Are general aptitude tests as predictive as they are reliable? As critics are fond of noting, the answer is plainly No. The predictive power of aptitude tests is fairly strong in the early school years, but later it weakens. Academic aptitude test scores are reasonably good predictors of achievement for children ages 6 to 12, where the correlation between intelligence score and school performance is about +.6 (Jensen, 1980). Intelligence scores correlate even more closely with scores on achievement tests: +.81 in one comparison of 70,000 English children’s intelligence scores at age 11 with their academic achievement in national exams at age 16 (Deary et al., 2007, 2009). The SAT® exam, used in the United States as a college entrance exam, is less successful in predicting first-year college grades. (The correlation, which is less than +.5, is, however, a bit higher when adjusting for high scorers electing tougher courses [Berry & Sackett, 2009; Willingham et al., 1990].) By the time we get to the Graduate Record Examination® (GRE®; an aptitude test similar to the SAT® exam but for those applying to graduate school), the correlation with graduate school performance is an even more modest but still significant +.4 (Kuncel & Hezlett, 2007).

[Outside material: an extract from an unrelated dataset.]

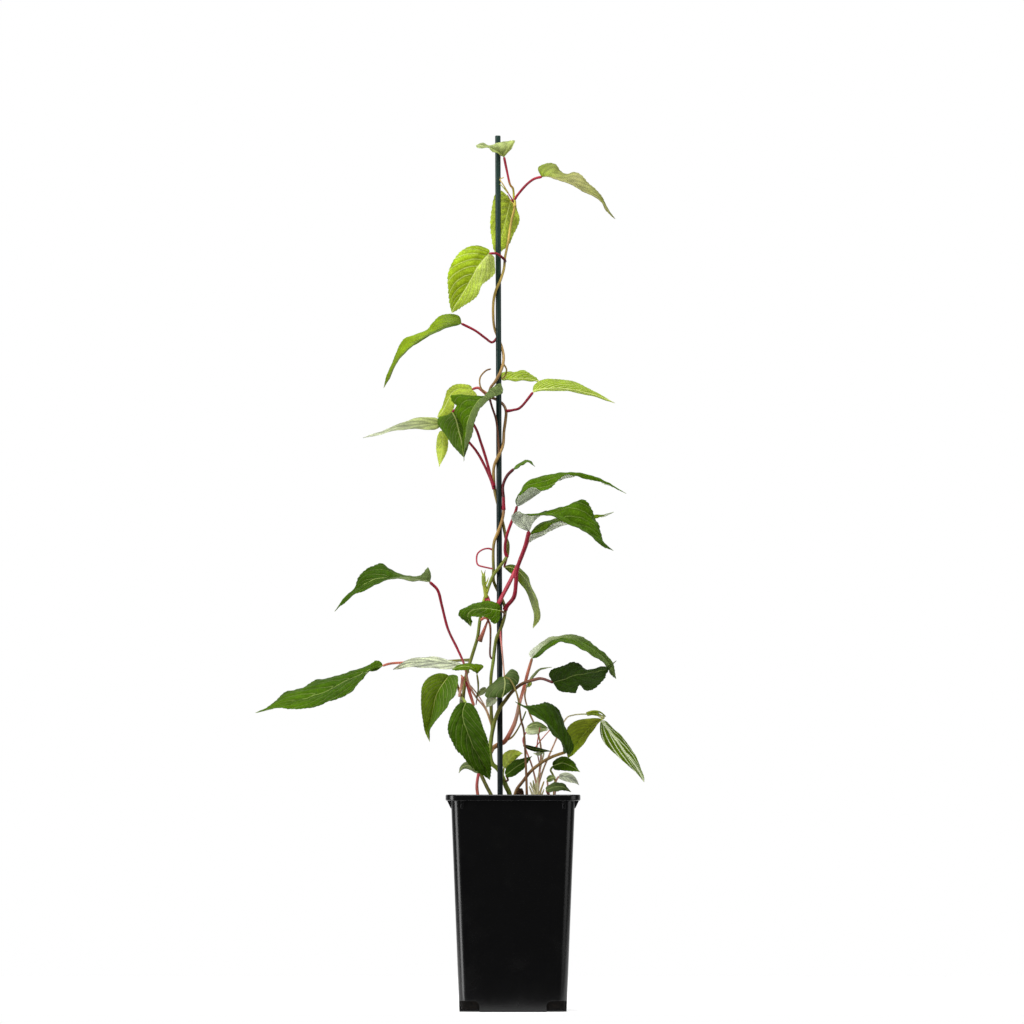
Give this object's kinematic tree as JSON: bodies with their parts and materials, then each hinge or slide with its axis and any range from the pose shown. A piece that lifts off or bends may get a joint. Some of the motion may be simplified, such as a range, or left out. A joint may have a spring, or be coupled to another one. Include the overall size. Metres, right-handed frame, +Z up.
{
  "type": "potted kiwi vine",
  "caption": "Young kiwi vine with pointed toothed leaves on red petioles, twining up a coated stake in a deep square black pot of soil.",
  "frame": {"origin": "the middle of the pot's underside, on the plane it rests on", "axes": "+Z up along the stake; +X to the right and -Y towards a viewer of the pictured side"},
  "size_m": [0.3884, 0.1338, 0.8753],
  "materials": {
    "pot": "satin black moulded",
    "soil": "loose, crumbly",
    "stake": "plastic coated",
    "bark": "rough",
    "stem_tan": "smooth living stem",
    "stem_olive": "smooth living stem",
    "stem_pink": "smooth living stem",
    "stem_brown": "smooth living stem",
    "stem_pale": "smooth living stem",
    "leaf_young": "soft, ribbed, translucent",
    "leaf_fresh": "soft, ribbed, translucent",
    "leaf_mature": "satin, ribbed",
    "leaf_pale": "matt pale underside"
  },
  "bodies": {
    "root": {"pot": "pot", "soil": "soil", "stake": "stake", "bark": "bark", "vine_main": "stem_tan", "vine_second": "stem_olive", "shoot_left": "stem_pink", "shoot_centre": "stem_brown", "shoot_arched": "stem_brown", "crown_pale": "stem_pale", "shoots_right": "stem_pale", "leaf_01": "leaf_young", "leaf_02": "leaf_young", "leaf_03": "leaf_young", "leaf_04": "leaf_young", "leaf_05": "leaf_fresh", "leaf_06": "leaf_young", "leaf_07": "leaf_fresh", "leaf_08": "leaf_young", "leaf_09": "leaf_mature", "leaf_10": "leaf_fresh", "leaf_11": "leaf_pale", "leaf_12": "leaf_young", "leaf_13": "leaf_mature", "leaf_14": "leaf_mature", "leaf_15": "leaf_mature", "leaf_16": "leaf_mature", "leaf_17": "leaf_fresh", "leaf_18": "leaf_mature", "leaf_19": "leaf_mature", "leaf_20": "leaf_mature", "leaf_21": "leaf_pale", "leaf_22": "leaf_mature", "leaf_23": "leaf_fresh", "leaf_24": "leaf_mature", "leaf_25": "leaf_fresh", "leaf_26": "leaf_fresh", "leaf_27": "leaf_pale", "leaf_28": "leaf_mature", "leaf_29": "leaf_mature", "leaf_30": "leaf_pale", "leaf_31": "leaf_mature", "leaf_32": "leaf_fresh", "leaf_33": "leaf_pale", "leaf_34": "leaf_pale", "leaf_35": "leaf_mature", "leaf_36": "leaf_young", "leaf_37": "leaf_mature", "leaf_38": "leaf_mature", "leaf_39": "leaf_pale", "leaf_40": "leaf_fresh", "leaf_41": "leaf_mature"}
  },
  "joints": []
}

Why does the predictive power of aptitude scores diminish as students move up the educational ladder? Consider a parallel situation: Among all American and Canadian football linemen, body weight correlates with success. A 300-pound player tends to overwhelm a 200-pound opponent. But within the narrow 280- to 320-pound range typically found at the professional level, the correlation between weight and success becomes negligible (FIGURE 61.4). The narrower the range of weights, the lower the predictive power of body weight becomes. If an elite university takes only those students who have very high aptitude scores, those scores cannot possibly predict much. This will be true even if the test has excellent predictive validity with a more diverse sample of students. So, when we validate a test using a wide range of people but then use it with a restricted range of people, it loses much of its predictive validity.

Before You Move On

ASK YOURSELF: Are you working to the potential reflected in your standardized test scores? What, other than your aptitude, is affecting your school performance?

TEST YOURSELF: What was the purpose of Binet’s pioneering intelligence test?